### TO BE DONE
Reproduce precisely the lines of the listing below, starting with the line that contains "Write part 3" and stopping after the line that contains "return np.stack(rings)"; include nothing else.

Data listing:
□ □ □ □

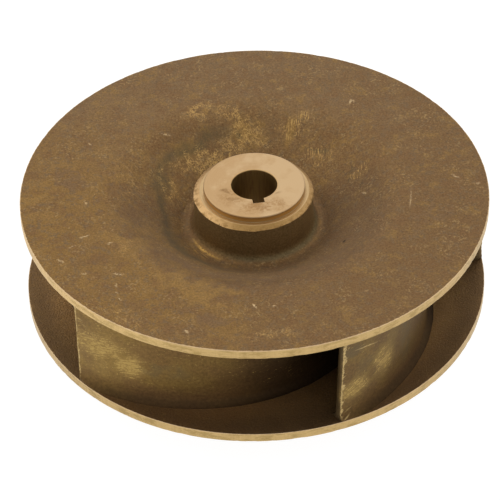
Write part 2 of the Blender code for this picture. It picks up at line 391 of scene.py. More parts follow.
class Wire:
    """One value or vector in a graph. Python's operators on it add Math nodes, and | is the larger of two."""

    def __init__(self, graph, socket):
        self.graph = graph
        self.socket = socket

    __add__ = math_method("ADD")
    __radd__ = math_method("ADD", swapped=True)
    __sub__ = math_method("SUBTRACT")
    __rsub__ = math_method("SUBTRACT", swapped=True)
    __mul__ = math_method("MULTIPLY")
    __truediv__ = math_method("DIVIDE")
    __or__ = math_method("MAXIMUM")
    __abs__ = math_method("ABSOLUTE")

    def rise(self, low, high, top=1.0):
        """0 below low, top above high and a smooth step between them. It falls where low is above high."""
        sockets = {"Value": self, "From Min": low, "From Max": high, "To Max": top}
        settings = {"interpolation_type": "SMOOTHSTEP", "clamp": False}
        return self.graph.node("ShaderNodeMapRange", settings, sockets)

    def near(self, centre, width):
        """1 at centre, falling smoothly to 0 at a distance of width."""
        return abs(self - centre).rise(width, 0.0)


# %% Graphs
class Graph:
    """A node tree and the one method that adds nodes to it."""

    def __init__(self, tree):
        self.tree = tree

    def node(self, kind, settings, sockets, output=0):
        """Adds a node, feeds its sockets values or wires and returns an output's wire."""
        made = self.tree.nodes.new(kind)
        for key, value in settings.items():
            setattr(made, key, value)
        for key, value in sockets.items():
            self.feed(made.inputs[key], value)
        return Wire(self, made.outputs[output])

    def feed(self, socket, value):
        if isinstance(value, Wire):
            self.tree.links.new(value.socket, socket)
        elif socket.type == "RGBA":
            socket.default_value = (*value, 1.0)
        else:
            socket.default_value = value

    def combine(self, x, y, z):
        return self.node("ShaderNodeCombineXYZ", {}, {0: x, 1: y, 2: z})

    def parts(self, vector):
        split = self.node("ShaderNodeSeparateXYZ", {}, {0: vector}).socket.node
        return [Wire(self, output) for output in split.outputs]

    def vector(self, operation, *values, output=0):
        return self.node("ShaderNodeVectorMath", {"operation": operation}, dict(enumerate(values)), output)

    def scaled(self, vector, amount):
        return self.node("ShaderNodeVectorMath", {"operation": "SCALE"}, {0: vector, "Scale": amount})

    def mix(self, factor, first, second):
        """The colour first where factor is 0, second where it is 1."""
        return self.node("ShaderNodeMix", {"data_type": "RGBA"}, {0: factor, 6: first, 7: second}, 2)


# %% Finishes
LENGTH_OUTPUT = 1
COLOUR_OUTPUT = 1
METALLIC = 0.93


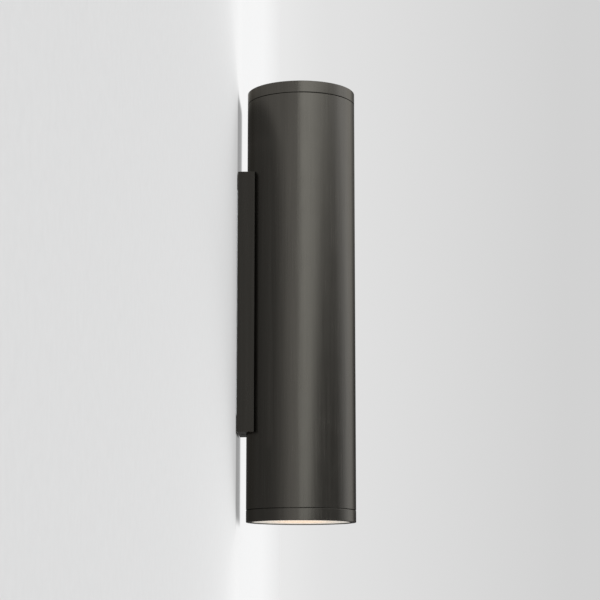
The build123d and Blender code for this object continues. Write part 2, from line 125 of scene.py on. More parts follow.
# the photograph's camera, fitted to the tube and the box
cameraLook = {
    "place": (-1.265165, -0.070615, -0.207869),
    "towardsWall": 1.260,
    "tiltUp": 9.478,
    "lens": 111.02,
}
cameraData = bpy.data.cameras.new("photoCamera")
cameraData.lens = cameraLook["lens"]
camera = bpy.data.objects.new("photoCamera", cameraData)
camera.location = cameraLook["place"]
camera.rotation_euler = (
    math.radians(90 + cameraLook["tiltUp"]),
    0,
    math.radians(cameraLook["towardsWall"] - 90),
)
bpy.context.scene.collection.objects.link(camera)
bpy.context.scene.camera = camera
bpy.context.scene.view_settings.view_transform = "Standard"

# the studio: soft boxes in a pale room, by heading and height in degrees; a pair is an edge's start and end
studio = {
    "surround": 0.45, "surroundHigh": 1.25, "surroundRise": (5, 17),
    "overhead": -0.55, "overheadRise": (24, 50),
    "behind": 0.25, "behindRise": (132, 165),
    "boxFoot": (-34, -10), "boxTop": (30, 48),
    "lean": 2.0, "leanStart": 13.5,
    "spread": 14, "spreadRise": (14, 17), "reach": 9, "reachRise": (6, 14),
    "boxOne": 2.3, "boxOneEdges": ((-24, -20), (-3, 12)), "boxOneTint": colour(0.97, 1.0, 1.0),
    "boxOneFar": 0.82, "boxOneFade": (0, 40),
    "boxTwo": 2.3, "boxTwoEdges": ((84, 124), (132, 148)), "boxTwoTint": colour(0.95, 0.985, 1.06),
    "boxThree": 1.3, "boxThreeEdges": ((-172, -160), (-136, -124)), "boxThreeTint": colour(0.97, 1.0, 1.0),
    "fill": 0.9,
    "backdrop": 0.752, "backdropBright": 0.83, "besideWall": (0.0, 0.045),
    "backdropFar": -0.107, "farFromWall": (-0.12, 0),
}
world = bpy.data.worlds.new("studioRoom")
bpy.context.scene.world = world
world.use_nodes = True
tree = world.node_tree
tree.nodes.clear()
direction = addNode(tree, "TexCoord").outputs["Generated"]
xyz = addNode(tree, "SeparateXYZ", {"Vector": direction})
towardsLeft = calc(tree, "MULTIPLY", xyz.outputs["X"], -1.0)
towardsRoom = calc(tree, "MULTIPLY", xyz.outputs["Y"], -1.0)
heading = calc(tree, "DEGREES", calc(tree, "ARCTAN2", towardsRoom, towardsLeft))
height = calc(tree, "DEGREES", calc(tree, "ARCSINE", xyz.outputs["Z"]))
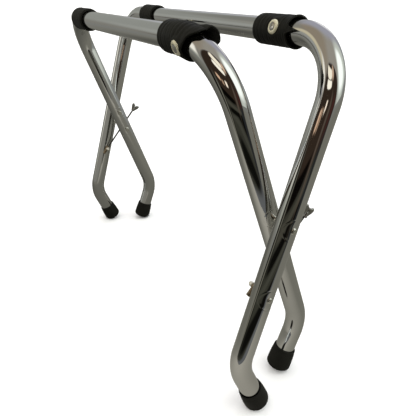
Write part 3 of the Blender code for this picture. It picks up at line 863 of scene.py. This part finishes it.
def ear_points():
    """Rings of a plump plate in the XZ plane, from its -Y middle over its rim to +Y."""
    loop = smooth_loop(EAR_OUTLINE)
    centre = np.array(EAR_MIDDLE)
    rings = []
    for lean in np.linspace(-EAR_LEAN, EAR_LEAN, EAR_ROWS):
        share = 0.72 + 0.28 * math.cos(lean)
        if abs(lean) > 1.3:
            share = 0.25
        flat = centre + (loop - centre) * share
        depth = np.full(len(loop), EAR_THICKNESS / 2 * math.sin(lean))
        rings.append(np.stack([flat[:, 0], depth, flat[:, 1]], -1))
    return np.stack(rings)


def make_wing_nut(end_name):
    place = WING[end_name]
    hub = [
        (0.0017, HUB_HEIGHT - 0.0001),
        (0.0026, HUB_HEIGHT),
        (0.0028, 0.0060),
        (0.0031, 0.0030),
        (0.0034, 0.0012),
        (0.0034, 0.0001),
        (0.0030, 0.0),
        (0.0017, 0.0001),
    ]
    name = f"wing_nut_{end_name}_cast"
    form = bmesh.new()
    rows = turned_points(rounded_ring(hub, 0.0004), 48)
    form.from_mesh(skin_mesh(name, rows, place, STAY, True))
    ears = ear_points()
    for turned in (math.pi / 2, -math.pi / 2):
        form.from_mesh(skin_mesh(name, ears, place, STAY, False, turned, sharp=0))
    bmesh.ops.recalc_face_normals(form, faces=form.faces)
    mesh = bpy.data.meshes.new(name)
    form.to_mesh(mesh)
    form.free()
    mesh.shade_smooth()
    mesh.set_sharp_from_angle(angle=math.radians(50))
    add_piece(name, mesh, WING_STEEL, f"wing_{end_name}", [f"wing_nut_{end_name}"])


# Materials


def new_material(name):
    material = bpy.data.materials.new(name)
    material.use_nodes = True
    tree = material.node_tree
    return material, tree, tree.nodes["Principled BSDF"]


def feed(tree, socket, value):
    """Links another node's output to the socket, or sets the socket to the value."""
    if isinstance(value, bpy.types.NodeSocket):
        tree.links.new(value, socket)
    else:
        socket.default_value = value


def add_noise(tree, scale, detail):
    """A noise pattern fixed to the object's own coordinates."""
    noise = tree.nodes.new("ShaderNodeTexNoise")
    noise.inputs["Scale"].default_value = scale
    noise.inputs["Detail"].default_value = detail
    feed(tree, noise.inputs["Vector"], tree.nodes.new("ShaderNodeTexCoord").outputs["Object"])
    return noise.outputs["Fac"]


def add_range(tree, value, low, high, from_low=0.3, from_high=0.7, kind="LINEAR"):
    """The value moved from one range to another, and held at its ends."""
    ramp = tree.nodes.new("ShaderNodeMapRange")
    ramp.interpolation_type = kind
    ramp.inputs["From Min"].default_value = from_low
    ramp.inputs["From Max"].default_value = from_high
    ramp.inputs["To Min"].default_value = low
    ramp.inputs["To Max"].default_value = high
    feed(tree, ramp.inputs["Value"], value)
    return ramp.outputs["Result"]


def mixed_color(tree, mask, below, above):
    """One colour where the mask is 0 and the other where it is 1."""
    mix = tree.nodes.new("ShaderNodeMix")
    mix.data_type = "RGBA"
    feed(tree, mix.inputs["Factor"], mask)
    for socket, value in ((mix.inputs[6], below), (mix.inputs[7], above)):
        feed(tree, socket, (*value, 1) if isinstance(value, tuple) else value)
    return mix.outputs[2]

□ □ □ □

### RESULT BELOW
Write part 3 of the Blender code for this picture. It picks up at line 863 of scene.py. This part finishes it.
def ear_points():
    """Rings of a plump plate in the XZ plane, from its -Y middle over its rim to +Y."""
    loop = smooth_loop(EAR_OUTLINE)
    centre = np.array(EAR_MIDDLE)
    rings = []
    for lean in np.linspace(-EAR_LEAN, EAR_LEAN, EAR_ROWS):
        share = 0.72 + 0.28 * math.cos(lean)
        if abs(lean) > 1.3:
            share = 0.25
        flat = centre + (loop - centre) * share
        depth = np.full(len(loop), EAR_THICKNESS / 2 * math.sin(lean))
        rings.append(np.stack([flat[:, 0], depth, flat[:, 1]], -1))
    return np.stack(rings)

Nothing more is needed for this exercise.